Harvard Investigates Milk Rules In Montana, Where Stringent Sell-By Dates Trump Food Safety

A documentary film crew from Harvard Law School's Food Law and Policy Clinic has traveled to Missoula, Montana, to make sense of the state's incredibly strict rules for milk's sell-by dates.

In Montana, the law dictates that milk must be thrown out 12 days after pasteurization, even though "studies have shown that it's just as fresh after 28 days," clinic director Emily Broad Leib told The Montana Standard.

"We're trying to understand whether that impacts consumers or what they think that date means. It's arbitrarily very short, and it's not just a waste of people's food but a waste of money."

Many other states do not require a sell-by date, and various state boards, including the one in New York, have determined that sell-by dates merely "are provided by manufacturers so that products are aesthetically attractive in at the time of purchase with respect to taste, smell and appearance," but "dating is no longer necessary because of technological advances in sanitation, processing standards and refrigeration."

In Montana, however, milk that has passed it 12-day limit cannot be sold or donated, and grocers must dump the lot.

"Every time I have to throw out a gallon of milk I cringe," grocery owner Kim Edwards told The Montana Standard. "Because it's not 50 cents. It's $2.50, and the grocery business is a penny business."

The law also makes milk prices higher in Montana than in surrounding states like Idaho and Wyoming, which do not have specific date labeling laws.

The film project is an attempt to help educate consumers on the truth behind sell-by dates, and perhaps change the state policy, which was first introduced in 1980.

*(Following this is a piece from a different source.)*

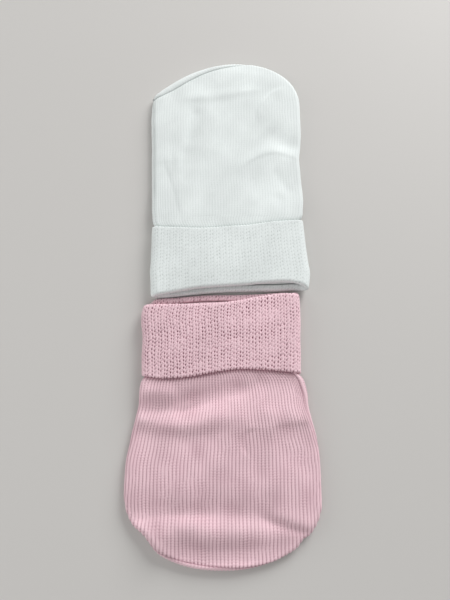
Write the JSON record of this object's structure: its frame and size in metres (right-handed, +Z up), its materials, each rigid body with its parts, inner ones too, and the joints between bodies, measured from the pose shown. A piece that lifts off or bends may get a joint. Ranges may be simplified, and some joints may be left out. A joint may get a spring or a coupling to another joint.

"We hope that it raises general awareness about these laws and expiration dates, the fact that milk, even when it spoils, doesn't pose a safety risk," filmmaker Rebecca Richman Cohen told The Montana Standard. "Pasteurization kills all the pathogens. So it's going to be a little gross if you drink spoiled milk, but it's definitely not a danger. So people that are just going based on dates and throwing it out just because of the 'sell by' date are costing themselves a lot of money and wasting good food. And so we hope to educate consumers and we also hope to change laws."